Work required – Please quote every line word for word.

------ Exercise materials ------

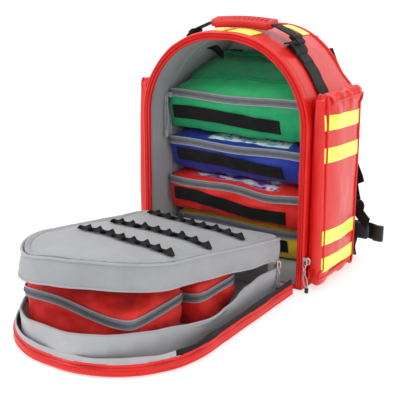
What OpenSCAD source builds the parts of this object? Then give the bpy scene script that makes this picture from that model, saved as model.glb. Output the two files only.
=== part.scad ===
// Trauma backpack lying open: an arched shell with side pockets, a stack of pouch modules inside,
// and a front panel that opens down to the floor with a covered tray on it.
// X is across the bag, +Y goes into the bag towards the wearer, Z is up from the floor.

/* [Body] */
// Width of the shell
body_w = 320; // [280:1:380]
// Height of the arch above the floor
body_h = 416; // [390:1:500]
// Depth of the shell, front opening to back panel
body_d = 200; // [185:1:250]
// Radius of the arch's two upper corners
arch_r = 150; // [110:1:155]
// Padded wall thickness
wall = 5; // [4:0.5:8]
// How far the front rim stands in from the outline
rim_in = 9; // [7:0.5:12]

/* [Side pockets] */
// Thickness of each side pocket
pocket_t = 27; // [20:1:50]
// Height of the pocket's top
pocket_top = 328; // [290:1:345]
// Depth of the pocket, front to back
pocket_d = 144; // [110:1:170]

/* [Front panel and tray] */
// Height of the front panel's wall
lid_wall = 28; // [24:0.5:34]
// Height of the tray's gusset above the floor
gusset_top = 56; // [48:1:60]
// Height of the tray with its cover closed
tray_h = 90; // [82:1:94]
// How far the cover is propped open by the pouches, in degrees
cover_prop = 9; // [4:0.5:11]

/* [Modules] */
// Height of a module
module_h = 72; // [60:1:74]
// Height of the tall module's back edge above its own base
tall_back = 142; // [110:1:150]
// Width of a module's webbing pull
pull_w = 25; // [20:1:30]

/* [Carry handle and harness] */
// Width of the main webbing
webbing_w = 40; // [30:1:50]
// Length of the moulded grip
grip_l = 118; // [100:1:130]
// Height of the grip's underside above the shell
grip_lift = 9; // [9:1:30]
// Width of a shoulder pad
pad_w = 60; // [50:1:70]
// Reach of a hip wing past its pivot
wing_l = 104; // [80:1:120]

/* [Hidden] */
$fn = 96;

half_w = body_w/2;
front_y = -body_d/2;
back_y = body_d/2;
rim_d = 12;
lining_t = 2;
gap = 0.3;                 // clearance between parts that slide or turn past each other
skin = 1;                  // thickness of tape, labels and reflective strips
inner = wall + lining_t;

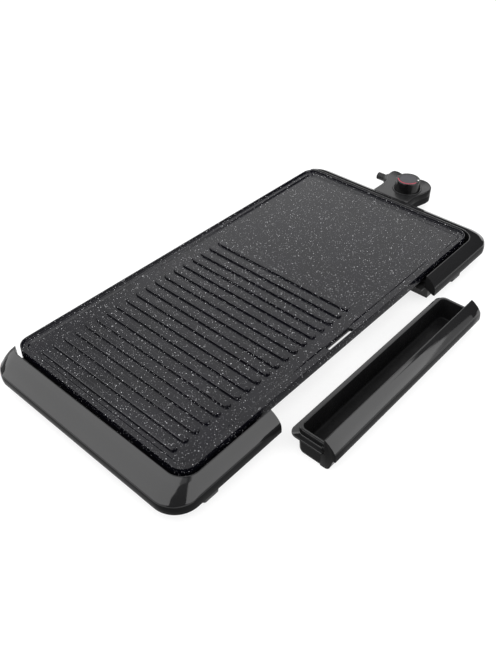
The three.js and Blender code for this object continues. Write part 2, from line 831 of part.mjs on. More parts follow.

------

Expected answer –
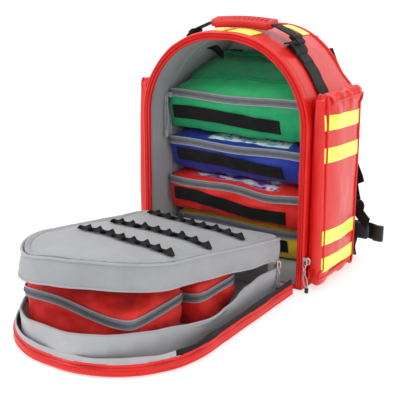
What OpenSCAD source builds the parts of this object? Then give the bpy scene script that makes this picture from that model, saved as model.glb. Output the two files only.
=== part.scad ===
// Trauma backpack lying open: an arched shell with side pockets, a stack of pouch modules inside,
// and a front panel that opens down to the floor with a covered tray on it.
// X is across the bag, +Y goes into the bag towards the wearer, Z is up from the floor.

/* [Body] */
// Width of the shell
body_w = 320; // [280:1:380]
// Height of the arch above the floor
body_h = 416; // [390:1:500]
// Depth of the shell, front opening to back panel
body_d = 200; // [185:1:250]
// Radius of the arch's two upper corners
arch_r = 150; // [110:1:155]
// Padded wall thickness
wall = 5; // [4:0.5:8]
// How far the front rim stands in from the outline
rim_in = 9; // [7:0.5:12]

/* [Side pockets] */
// Thickness of each side pocket
pocket_t = 27; // [20:1:50]
// Height of the pocket's top
pocket_top = 328; // [290:1:345]
// Depth of the pocket, front to back
pocket_d = 144; // [110:1:170]

/* [Front panel and tray] */
// Height of the front panel's wall
lid_wall = 28; // [24:0.5:34]
// Height of the tray's gusset above the floor
gusset_top = 56; // [48:1:60]
// Height of the tray with its cover closed
tray_h = 90; // [82:1:94]
// How far the cover is propped open by the pouches, in degrees
cover_prop = 9; // [4:0.5:11]

/* [Modules] */
// Height of a module
module_h = 72; // [60:1:74]
// Height of the tall module's back edge above its own base
tall_back = 142; // [110:1:150]
// Width of a module's webbing pull
pull_w = 25; // [20:1:30]

/* [Carry handle and harness] */
// Width of the main webbing
webbing_w = 40; // [30:1:50]
// Length of the moulded grip
grip_l = 118; // [100:1:130]
// Height of the grip's underside above the shell
grip_lift = 9; // [9:1:30]
// Width of a shoulder pad
pad_w = 60; // [50:1:70]
// Reach of a hip wing past its pivot
wing_l = 104; // [80:1:120]

/* [Hidden] */
$fn = 96;

half_w = body_w/2;
front_y = -body_d/2;
back_y = body_d/2;
rim_d = 12;
lining_t = 2;
gap = 0.3;                 // clearance between parts that slide or turn past each other
skin = 1;                  // thickness of tape, labels and reflective strips
inner = wall + lining_t;

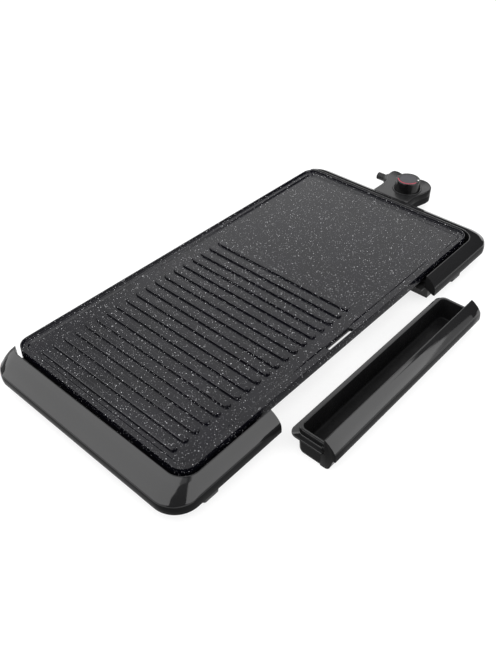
The three.js and Blender code for this object continues. Write part 2, from line 831 of part.mjs on. More parts follow.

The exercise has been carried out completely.